--- start of DATA EXTRACT ---

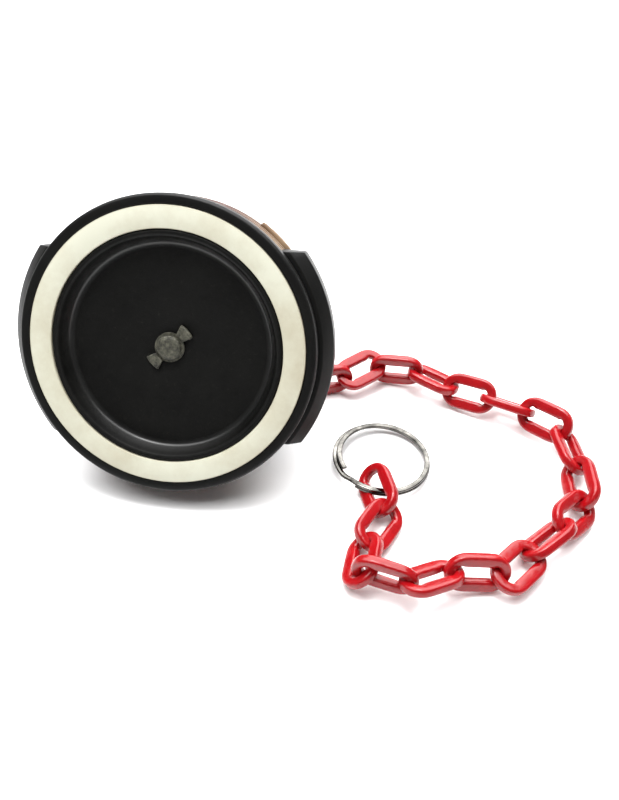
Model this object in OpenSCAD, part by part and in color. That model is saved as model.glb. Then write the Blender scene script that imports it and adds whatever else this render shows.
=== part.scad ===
// Deck fill cap that closes by a part turn on two lugs. It stands on its edge and leans back
// on its grip knob, with its keeper chain laid out on the surface beside it. The cap is drawn
// about its own axis with the sealing face at zero and the body behind it, and on_cap() leans
// it into place. The origin is the middle of the sealing face.

/* [Cap body] */
// Diameter of the sealing rim
rim_d = 91; // [90:0.5:93]
// Depth from the sealing face to the back of the body
body_depth = 18; // [17:0.5:20]
// Depth from the sealing face to the back of the grip knob
total_depth = 40; // [38:1:42]
// Thickness of the moulded walls
wall = 3; // [2.5:0.5:3.5]
// Reach of the two bayonet lugs from the axis
lug_reach = 50; // [48.5:0.5:51]
// Distance from the middle line to the leading end of each lug, whose ends are cut flat
lug_lead = 31.2; // [28:0.1:32]
// Distance from the middle line to the trailing end of each lug
lug_trail = 27.6; // [24:0.1:30]

/* [Gasket and seal plate] */
// Outer diameter of the face gasket
gasket_d = 84.4; // [83.5:0.1:84.6]
// Inner diameter of the face gasket
gasket_bore = 71; // [70.8:0.1:72]
// How far the gasket stands out of the face
gasket_proud = 0.3; // [0:0.1:0.8]
// Depth of the dished middle
dish_depth = 4.6; // [4.2:0.1:5.5]

/* [Swivel pin] */
// Diameter of the pin that carries the chain
pin_d = 6; // [5.5:0.1:6.2]
// Diameter of the closed head seen in the dish
head_d = 7.6; // [7:0.1:8]
// Distance across the two ears of the bow tie washer
ears_span = 16.6; // [15:0.1:18]

/* [Chain and key ring] */
// Length of a link over its wire
link_length = 20.8; // [20.6:0.1:20.9]
// Width of a link over its wire
link_width = 13.3; // [13.1:0.1:13.4]
// Outer diameter of the split key ring
ring_d = 33.2; // [33:0.1:33.4]

/* [Rest] */
// Angle that the cap leans back as it stands on its edge
lean = 30; // [28:1:31]

/* [Hidden] */
$fn = 64;
fit = 0.08;
gap = 0.1;
eps = 0.01;

rim_r = rim_d / 2;
band_r = rim_r - 0.6;
rim_depth = 4;
rim_edge = 0.5;
shoulder = 5;
flange_top = 3.2;
cavity_r = 34.5;
boss_r = 8;
boss_top = dish_depth + 2.1;
floor_z = -(band_r * cos(lean) + body_depth * sin(lean));
knob_flat = band_r - (total_depth - body_depth) * tan(lean);

gasket_r = gasket_d / 2;
plate_r = gasket_bore / 2 - 0.2;
pin_r = pin_d / 2;
bore_r = pin_r + fit;
head_r = head_d / 2;

link_wire = 3.2;
link_bow_r = (link_width - link_wire) / 2;
link_half = (link_length - link_wire) / 2;
link_straight = link_half - link_bow_r;
// Distance between the wire centres of two links that pull on each other
link_hold = 3.52;
eye_wire = 3.2;
eye_r = 4.6;
eye_depth = total_depth + 7;
eye_hold = 3.42;

// Heading on the floor, climb and roll of each link, from the eye to the key ring
LAY = [
    [0, -114, 90], [-20, -20, -25], [-25, -2, 40], [5, 6, -30], [20, -2, -90],
    [40, 4, 20], [-5, 5, -90], [-25, -4, -20], [-20, 5, 55], [-20, 1, -40],
    [-35, 5, 60], [-75, -4, -35], [-85, -2, 55], [-130, 12, -40], [-140, -14, 45],
    [-130, 3, -15], [-170, 8, -70], [-150, 7, 25], [170, 5, -90], [85, -5, -40],
    [65, -6, 30], [110, -3, -45]
];
// Middle of the key ring and its tilt about X and Y
RING_AT = [67.3, 4.3, floor_z + 3.4];
RING_TILT = [-4, 4];

// ---- directions and places of the chain ----

// The three axes of a body turned by roll, climb and heading, as columns
function turn_z(v, a) = [v.x * cos(a) - v.y * sin(a), v.x * sin(a) + v.y * cos(a), v.z];
function turn_y(v, a) = [v.x * cos(a) + v.z * sin(a), v.y, v.z * cos(a) - v.x * sin(a)];
function turn_x(v, a) = [v.x, v.y * cos(a) - v.z * sin(a), v.y * sin(a) + v.z * cos(a)];
function turned(v, lay) = turn_z(turn_y(turn_x(v, lay[2]), -lay[1]), lay[0]);
function along(lay) = turned([1, 0, 0], lay);
function normal_of(lay) = turned([0, 0, 1], lay);
function unit(v) = v / norm(v);
function flattened(v, n) = unit(v - (v * n) * n);

// The cap's own axes after it leans back
function cap_out() = [0, -cos(lean), sin(lean)];
function eye_centre() = -eye_depth * cap_out();

// Middle of link i: it hangs inside the far bow of the link before it
function link_middle(i) =
    i == 0
    ? eye_centre() + eye_r * flattened(along(LAY[0]), [1, 0, 0])
        + (link_half - eye_hold) * along(LAY[0])
    : link_pivot(i) + (link_half - link_hold) * along(LAY[i]);

// Where link i hooks over the wire of the link before it
function link_pivot(i) =
    link_middle(i - 1) + link_straight * along(LAY[i - 1])
    + link_bow_r * flattened(along(LAY[i]), normal_of(LAY[i - 1]));

// ---- shared shapes ----

module on_cap() {
    rotate([90 - lean, 0, 0]) children();
}

// A disc of the cap between two depths behind the sealing face
module disc(r, front, back) {
    translate([0, 0, -back]) cylinder(r = r, h = back - front);
}

module ring_between(outer, inner, front, back) {
    difference() {
        disc(outer, front, back);
        disc(inner, front - 1, back + 1);
    }
}

module torus(r, wire_r) {
    rotate_extrude() translate([r, 0]) circle(r = wire_r, $fn = 32);
}

module half_bow(r, wire_r) {
    rotate([0, 0, -90]) rotate_extrude(angle = 180) translate([r, 0]) circle(r = wire_r, $fn = 32);
}

module octagon(flat, front, back) {
    translate([0, 0, -back])
        rotate([0, 0, 22.5]) cylinder(r = flat / cos(22.5), h = back - front, $fn = 8);
}

// ---- cap ----

// Half section of the body: rim, gasket groove, ribbed band, back wall, boss
module body_section() {
    rib_top = 6;
    rib_step = 2.6;
    rib_dip = 0.5;
    ribs = [for (k = [0:3]) each [
        [band_r, -(rib_top + k * rib_step)],
        [band_r - rib_dip, -(rib_top + k * rib_step + 0.4)],
        [band_r - rib_dip, -(rib_top + k * rib_step + 1)],
        [band_r, -(rib_top + k * rib_step + 1.4)]
    ]];
    polygon(concat(
        [[gasket_r + gap, -shoulder], [gasket_r + gap, 0], [rim_r - rim_edge, 0], [rim_r, -rim_edge],
         [rim_r, -rim_depth], [band_r, -rim_depth - 0.6]],
        ribs,
        [[band_r, -body_depth], [bore_r, -body_depth], [bore_r, -boss_top], [boss_r, -boss_top],
         [boss_r, -body_depth + wall], [cavity_r, -body_depth + wall], [cavity_r, -shoulder]]
    ));
}

module lug() {
    front = rim_depth + 0.2;
    back = 13.6;
    corner = 0.6;
    intersection() {
        rotate([0, 0, -55]) rotate_extrude(angle = 110, $fn = 96)
            polygon([[band_r - 2, -front], [rim_r + 1, -front], [lug_reach - corner, -7],
                     [lug_reach, -7.8], [lug_reach, -back + corner], [lug_reach - corner, -back],
                     [band_r - 2, -back]]);
        translate([0, -lug_trail, -body_depth])
            cube([lug_reach + 1, lug_lead + lug_trail, body_depth]);
    }
}

// Low ramp on the back edge of the band that leads up to the end of a lug
module lead_in() {
    rise = 1.1;
    front = 15;
    rotate([0, 0, 37]) rotate_extrude(angle = 20, $fn = 96)
        polygon([[band_r - 2, -front], [band_r + rise - 0.5, -front], [band_r + rise, -front - 0.6],
                 [band_r + rise, -body_depth + 0.4], [band_r - 2, -body_depth + 0.4]]);
}

module cap_body() {
    o_ring_pocket = 2.1;
    rib_t = 1.6;
    color("#161616") on_cap() {
        difference() {
            rotate_extrude($fn = 96) body_section();
            disc(5.1, boss_top - 1, boss_top + o_ring_pocket);
        }
        for (side = [0, 180]) rotate([0, 0, side]) {
            lug();
            lead_in();
        }
        for (k = [0:5]) rotate([0, 0, 60 * k + 30])
            translate([boss_r - 0.5, -rib_t / 2, -body_depth + wall - 0.5])
                cube([cavity_r - boss_r + 1, rib_t, body_depth - wall - boss_top - 0.5]);
    }
}

module grip_knob() {
    scallop_r = 20;
    scallop_dip = 1.2;
    color("#181818") on_cap() difference() {
        intersection() {
            octagon(knob_flat, body_depth + eps, total_depth);
            disc(knob_flat + 1.8, body_depth, total_depth + 1);
        }
        difference() {
            octagon(knob_flat - wall - scallop_dip, body_depth - 1, total_depth - wall);
            disc(boss_r, body_depth - 2, total_depth);
        }
        disc(bore_r, body_depth - 1, total_depth + 1);
        for (k = [0:7]) rotate([0, 0, 45 * k])
            translate([knob_flat + scallop_r - scallop_dip, 0, -total_depth - 1])
                cylinder(r = scallop_r, h = total_depth - body_depth - 3);
    }
}

module seal_plate() {
    under = dish_depth + 2;
    color("#141414") on_cap() rotate_extrude($fn = 96) polygon([
        [bore_r, -dish_depth], [30.6, -dish_depth], [31.4, -dish_depth + 0.3],
        [31.9, -dish_depth + 1], [33.1, -1.2], [33.8, 0], [plate_r, 0],
        [plate_r, -flange_top], [gasket_r - 0.8, -flange_top], [gasket_r - 0.8, -shoulder],
        [cavity_r - 0.3, -shoulder], [31, -under], [bore_r, -under]
    ]);
}

module face_gasket() {
    color("#e8e2cc") on_cap()
        ring_between(gasket_r, gasket_bore / 2, -gasket_proud, flange_top);
}

// ---- swivel ----

module bow_tie_washer() {
    hub_r = 4.7;
    ear_angle = 36;
    color("#6d6c62") on_cap() rotate([0, 0, 45]) {
        ring_between(hub_r, bore_r, dish_depth - 0.6, dish_depth);
        for (side = [0, 180]) rotate([0, 0, side - ear_angle / 2])
            translate([0, 0, -dish_depth]) rotate_extrude(angle = ear_angle)
                polygon([[hub_r - 0.2, 0], [ears_span / 2, 0], [ears_span / 2, 0.9],
                         [ears_span / 2 - 0.3, 1.2], [hub_r - 0.2, 1.2]]);
    }
}

module pin_o_ring() {
    color("#2a2a2a") on_cap() translate([0, 0, -boss_top - 1.1]) torus(pin_r + 1.05, 0.9);
}

module swivel_pin() {
    head_back = dish_depth - 0.65;
    head_front = head_back - 1.3;
    color("#77766c") on_cap() {
        translate([0, 0, -head_back]) {
            cylinder(r = head_r, h = 0.8);
            translate([0, 0, 0.8]) cylinder(r1 = head_r, r2 = head_r - 0.7, h = head_back - head_front - 0.8);
        }
        disc(pin_r, head_back - 0.1, eye_depth - eye_r);
        disc(4.4, total_depth + 0.8, eye_depth - eye_r + 0.6);
        translate([0, 0, -eye_depth]) rotate([0, 90, 0]) torus(eye_r, eye_wire / 2);
    }
}

module thrust_washer() {
    color("silver") on_cap() ring_between(6.5, bore_r, total_depth + gap, total_depth + 0.7);
}

// ---- chain ----

// A link lies along X with its window facing up
module link_shape() {
    for (side = [-1, 1]) {
        translate([-link_straight, side * link_bow_r, 0])
            rotate([0, 90, 0]) cylinder(r = link_wire / 2, h = 2 * link_straight, $fn = 32);
        translate([side * link_straight, 0, 0])
            rotate([0, 0, side == 1 ? 0 : 180]) half_bow(link_bow_r, link_wire / 2);
    }
}

module chain_link(i) {
    lay = LAY[i];
    color("#d0202c") translate(link_middle(i)) rotate([lay[2], -lay[1], lay[0]]) link_shape();
}

// Two flat turns of one wire, closed up on each other
module key_ring() {
    turn_w = 2;
    turn_h = 1.15;
    outer = ring_d / 2;
    color("#c9cbcd") translate(RING_AT) rotate([RING_TILT[0], RING_TILT[1], 0])
        for (z = [-turn_h, 0]) translate([0, 0, z]) rotate_extrude($fn = 96)
            polygon([[outer - turn_w, 0.2], [outer - turn_w + 0.3, -eps], [outer - 0.3, -eps],
                     [outer, 0.2], [outer, turn_h - 0.2], [outer - 0.3, turn_h],
                     [outer - turn_w + 0.3, turn_h], [outer - turn_w, turn_h - 0.2]]);
}

cap_body();
grip_knob();
seal_plate();
face_gasket();
bow_tie_washer();
pin_o_ring();
swivel_pin();
thrust_washer();
chain_link(0);  // chain_link_01
chain_link(1);  // chain_link_02
chain_link(2);  // chain_link_03
chain_link(3);  // chain_link_04
chain_link(4);  // chain_link_05
chain_link(5);  // chain_link_06
chain_link(6);  // chain_link_07
chain_link(7);  // chain_link_08
chain_link(8);  // chain_link_09
chain_link(9);  // chain_link_10
chain_link(10);  // chain_link_11
chain_link(11);  // chain_link_12
chain_link(12);  // chain_link_13
chain_link(13);  // chain_link_14
chain_link(14);  // chain_link_15
chain_link(15);  // chain_link_16
chain_link(16);  // chain_link_17
chain_link(17);  // chain_link_18
chain_link(18);  // chain_link_19
chain_link(19);  // chain_link_20
chain_link(20);  // chain_link_21
chain_link(21);  // chain_link_22
key_ring();
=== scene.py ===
from math import cos, pi, radians, sin

import bpy
import numpy as np
from mathutils import Matrix, Vector


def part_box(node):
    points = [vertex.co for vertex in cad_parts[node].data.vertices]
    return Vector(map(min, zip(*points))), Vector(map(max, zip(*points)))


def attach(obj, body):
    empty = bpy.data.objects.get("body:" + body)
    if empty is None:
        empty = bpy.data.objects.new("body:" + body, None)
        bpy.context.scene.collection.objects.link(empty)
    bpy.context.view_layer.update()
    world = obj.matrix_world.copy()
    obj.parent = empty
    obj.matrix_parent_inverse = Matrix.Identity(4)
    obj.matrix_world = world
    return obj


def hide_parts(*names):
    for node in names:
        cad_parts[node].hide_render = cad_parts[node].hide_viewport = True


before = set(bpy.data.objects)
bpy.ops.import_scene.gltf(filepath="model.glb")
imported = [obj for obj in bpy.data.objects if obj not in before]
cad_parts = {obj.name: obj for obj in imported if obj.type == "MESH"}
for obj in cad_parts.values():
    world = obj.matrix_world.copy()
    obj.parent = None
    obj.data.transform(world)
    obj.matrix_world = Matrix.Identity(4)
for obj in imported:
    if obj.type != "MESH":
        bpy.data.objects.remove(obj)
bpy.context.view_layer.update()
print("frame loaded:", len(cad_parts), "nodes")

mm = 0.001
leanAngle = 30
toCap = Matrix.Rotation(radians(90 - leanAngle), 4, "X")  # from the cap's own axis to where it leans
spinAxis = (0, 0, -1)  # with no window a spin turns clockwise about its axis
bandRadius = 44.9
bandDepth = 18
floorHeight = -(bandRadius * cos(radians(leanAngle)) + bandDepth * sin(radians(leanAngle)))


studio = {
    "cameraAt": (64.05, -160.52, 149.88),
    "lookDown": 45.65,
    "heading": -7.34,
    "lens": 33.75,
    "floorSize": 6,
    "worldStrength": 0.2,
    "keyPower": 27.0,
    "panelPower": 3.0,
    "backPower": 6.0,
}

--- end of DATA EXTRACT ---

» CHALLENGE
Look above for the line containing "if empty is". Output from there through the line containing "before = set(bpy.data.objects)", exactly and inclusively.

» SOLUTION TO THE EXERCISE
    if empty is None:
        empty = bpy.data.objects.new("body:" + body, None)
        bpy.context.scene.collection.objects.link(empty)
    bpy.context.view_layer.update()
    world = obj.matrix_world.copy()
    obj.parent = empty
    obj.matrix_parent_inverse = Matrix.Identity(4)
    obj.matrix_world = world
    return obj


def hide_parts(*names):
    for node in names:
        cad_parts[node].hide_render = cad_parts[node].hide_viewport = True


before = set(bpy.data.objects)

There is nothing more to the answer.